House Judiciary Democrats on Friday criticized the whistleblowers in a 316-page report, claiming they had limited firsthand knowledge of what they testified to and "did not present actual evidence of any wrongdoing at the Department of Justice or the Federal Bureau of Investigation."

Committee Chairman Jim Jordan's (R-Ohio) spokesman Russell Dye blasted the minority Democrats for disclosing the content of confidential witness depositions, The Hill reported. "It is beyond disappointing, but sadly not surprising," Dye said in a statement, "that Democrats would leak cherry-picked excerpts of testimony to attack the brave whistleblowers who risked their careers to speak out on abuses at the Justice Department and FBI. These same Democrats vowed to fight our oversight 'tooth and nail,' and they are willing to undermine the work of the Congress to achieve their partisan goals."

The FBI's Washington Field Office and Philadelphia Field Office referred requests for comment on this article to the bureau's national press office.

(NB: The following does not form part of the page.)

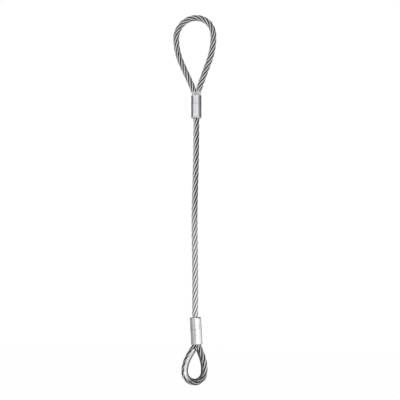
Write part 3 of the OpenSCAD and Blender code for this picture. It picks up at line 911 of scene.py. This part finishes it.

"The FBI has not and will not retaliate against individuals who make protected whistleblower disclosures," the FBI told Just the News on Friday regarding the allegations of the whistleblowers. "While we cannot comment on the specific claims, the FBI focuses on violence, threats of violence, and other illegal activity regardless of the underlying motivation or what side of an issue a person is on. We do not conduct investigations based on a person's views. The FBI's authority to investigate a case as domestic terrorism requires the existence of a potential federal criminal violation and the unlawful use or threat of force or violence to further political or social objectives. We follow the facts of each case and will never open an investigation based solely on First Amendment protected activity. 

"Additionally, we do not comment on specific personnel matters."